+++ Data block +++

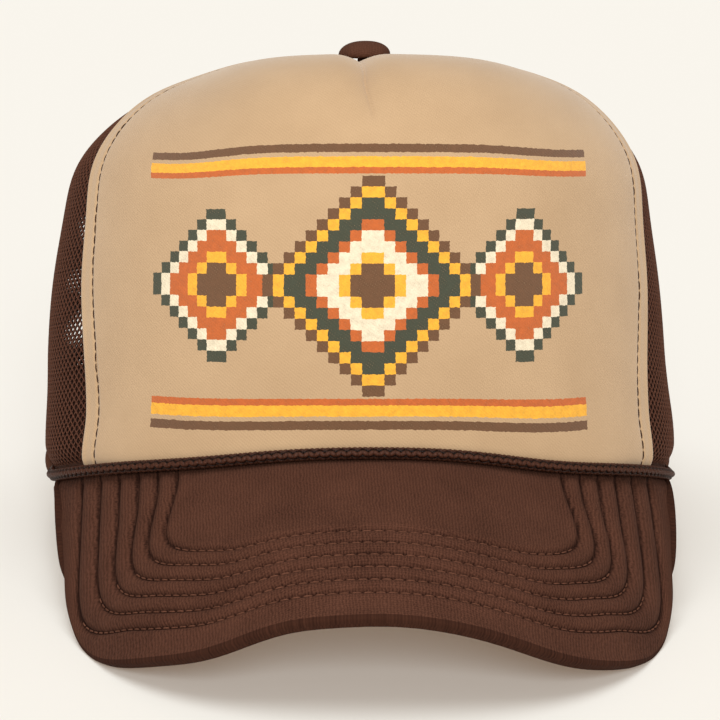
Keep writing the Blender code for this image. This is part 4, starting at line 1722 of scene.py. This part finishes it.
@dataclass
class Rope:
    """The braided rope along the joint of crown and brim."""

    diameter: float = 3.5 * MM
    stand_off: float = 3.1 * MM
    end_stand_off: float = -1.5 * MM
    lift: float = 2.3 * MM
    end_lift: float = 3.4 * MM
    end_angle: float = math.radians(95.5)
    turns_at: float = math.radians(50.0)
    rises_at: float = math.radians(74.0)
    strands: int = 8
    lay: float = 11.6 * MM
    strand_half_width: float = 0.68 * MM
    strand_half_thickness: float = 0.5 * MM
    weave: float = 0.27 * MM
    core: float = 1.05 * MM
    ring_step: float = 0.55 * MM
    sides: int = 8
    # Painted light of the strands: least where a strand dives under, most where it crosses over.
    least_painted_light: float = 0.2
    more_painted_light: float = 0.4

    def path(self, count: int) -> np.ndarray:
        """Middle line of the rope.

        Args:
            count: Number of points.

        Returns:
            The points.
        """
        angle = np.linspace(-self.end_angle, self.end_angle, count)
        inwards = smooth_step((np.abs(angle) - self.turns_at) / (self.end_angle - self.turns_at))
        upwards = smooth_step((np.abs(angle) - self.rises_at) / (self.end_angle - self.rises_at))
        height = CROWN.joint_height(angle) + self.lift + (self.end_lift - self.lift) * upwards
        radius = CROWN.base_radius(angle) + self.stand_off + (self.end_stand_off - self.stand_off) * inwards
        return around(angle, radius, height - CROWN.sag(radius * np.sin(angle)))

    def length(self) -> float:
        """Length of the rope."""
        return float(arc_lengths(self.path(LINE_SAMPLES))[-1])

    def build(self, finish: Finish) -> None:
        """Braid the rope from crossing strands.

        Args:
            finish: The finishes.
        """
        total = self.length()
        count = int(total / self.ring_step)
        line = self.path(count)
        forward = unit(np.gradient(line, axis=0))
        side = unit(np.cross(forward, np.array([0.0, 0.0, 1.0])))
        up = unit(np.cross(side, forward))
        run = arc_lengths(line)
        points = []
        faces = []
        cloth = []
        quads = tube_quads(count, self.sides)[:, [0, 3, 2, 1]]
        outward_painted_light = np.sin(np.linspace(0.0, 2.0 * math.pi, self.sides, endpoint=False))
        for strand in range(self.strands):
            right_laid = strand % 2 == 0
            phase = 2.0 * math.pi * (strand // 2) / (self.strands / 2) + (0.0 if right_laid else math.pi / 4)
            turn = (1.0 if right_laid else -1.0) * 2.0 * math.pi * run / self.lay + phase
            crossing = 4.0 * (run * 2.0 * math.pi / self.lay) + (0.0 if right_laid else math.pi)
            radius = self.diameter / 2 - self.strand_half_thickness - self.weave * (1.0 - np.cos(crossing))
            out = side * np.cos(turn)[:, None] + up * np.sin(turn)[:, None]
            middle = line + out * radius[:, None]
            wide = unit(np.cross(unit(np.gradient(middle, axis=0)), out))
            points.append(ring_points(middle, wide, out, self.strand_half_width, self.strand_half_thickness,
                                      self.sides).reshape(-1, 3))
            faces.append(quads + strand * count * self.sides)
            # Painted highlight where a strand crosses over and faces out; painted shade where it dives under
            # and faces in.
            raised = self.least_painted_light + self.more_painted_light * (1.0 + np.cos(crossing))
            over = raised[:, None] * (0.5 + 0.5 * outward_painted_light[None, :])
            cloth.append(np.stack([over * MM, run[:, None] + 0 * over], axis=-1).reshape(-1, 2))
        make_piece("rope_braid", np.concatenate(points), np.concatenate(faces), finish.rope,
                   ["rope_cord"], np.concatenate(cloth))
        # A near-black core between the strands: painted shade in the braid's gaps.
        core = ring_points(line, side, up, self.core, self.core, self.sides)
        make_piece("rope_painted_shade_core", core, quads, finish.rope, (), np.zeros((count * self.sides, 2)))
        LOG.info("rope length %.0f mm", total / MM)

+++

Begin with the first line of the data above and, please, print each line exactly until you have printed the line containing "braided rope along"; print nothing else.

_Task output_
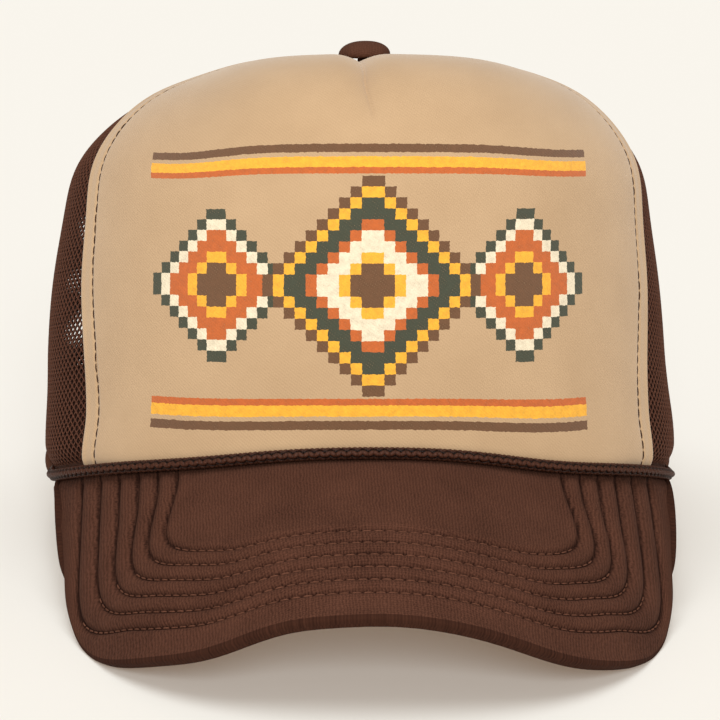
Keep writing the Blender code for this image. This is part 4, starting at line 1722 of scene.py. This part finishes it.
@dataclass
class Rope:
    """The braided rope along the joint of crown and brim."""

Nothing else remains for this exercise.